(Modeling code records)
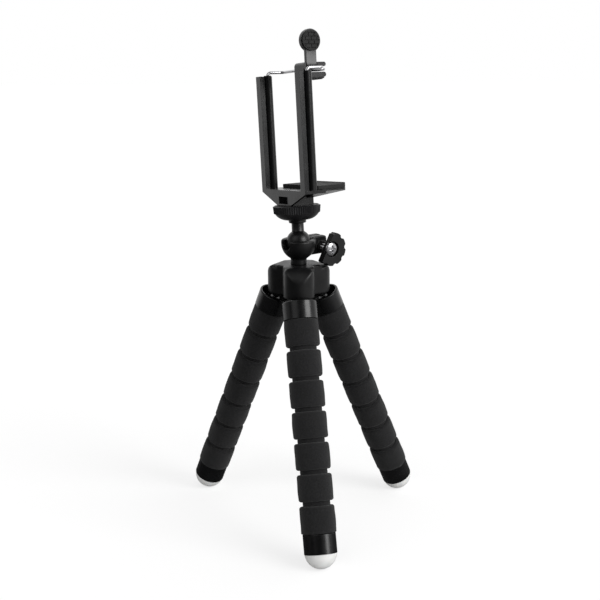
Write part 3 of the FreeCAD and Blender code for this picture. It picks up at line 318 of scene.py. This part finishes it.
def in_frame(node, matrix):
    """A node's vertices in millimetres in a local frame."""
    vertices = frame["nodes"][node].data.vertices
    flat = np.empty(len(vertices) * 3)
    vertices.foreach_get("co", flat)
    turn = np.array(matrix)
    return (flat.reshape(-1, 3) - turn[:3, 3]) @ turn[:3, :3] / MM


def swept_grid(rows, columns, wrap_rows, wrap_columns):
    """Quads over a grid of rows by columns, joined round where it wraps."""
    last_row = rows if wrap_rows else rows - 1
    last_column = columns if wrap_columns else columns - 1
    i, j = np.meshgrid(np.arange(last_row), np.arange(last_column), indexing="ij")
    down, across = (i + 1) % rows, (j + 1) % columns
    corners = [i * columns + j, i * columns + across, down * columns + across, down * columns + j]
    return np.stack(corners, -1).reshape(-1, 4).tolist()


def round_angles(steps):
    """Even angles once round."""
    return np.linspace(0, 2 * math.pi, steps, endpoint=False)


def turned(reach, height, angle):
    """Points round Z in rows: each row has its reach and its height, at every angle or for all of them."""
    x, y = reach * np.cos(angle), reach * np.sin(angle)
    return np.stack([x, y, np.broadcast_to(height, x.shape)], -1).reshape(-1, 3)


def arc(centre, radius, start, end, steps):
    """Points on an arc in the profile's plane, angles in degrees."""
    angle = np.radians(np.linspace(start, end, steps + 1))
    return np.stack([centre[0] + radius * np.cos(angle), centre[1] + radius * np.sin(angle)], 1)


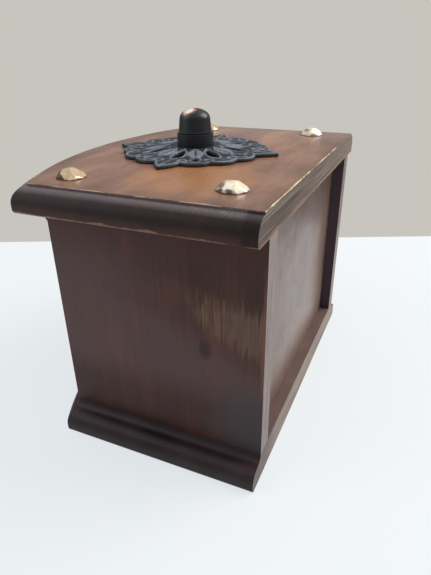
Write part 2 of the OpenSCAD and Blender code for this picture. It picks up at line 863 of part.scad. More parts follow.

* [EXERCISE GOAL]: Take every line above carrying "part" and return it.

* [CORRECT RESULT]:
Write part 3 of the FreeCAD and Blender code for this picture. It picks up at line 318 of scene.py. This part finishes it.
Write part 2 of the OpenSCAD and Blender code for this picture. It picks up at line 863 of part.scad. More parts follow.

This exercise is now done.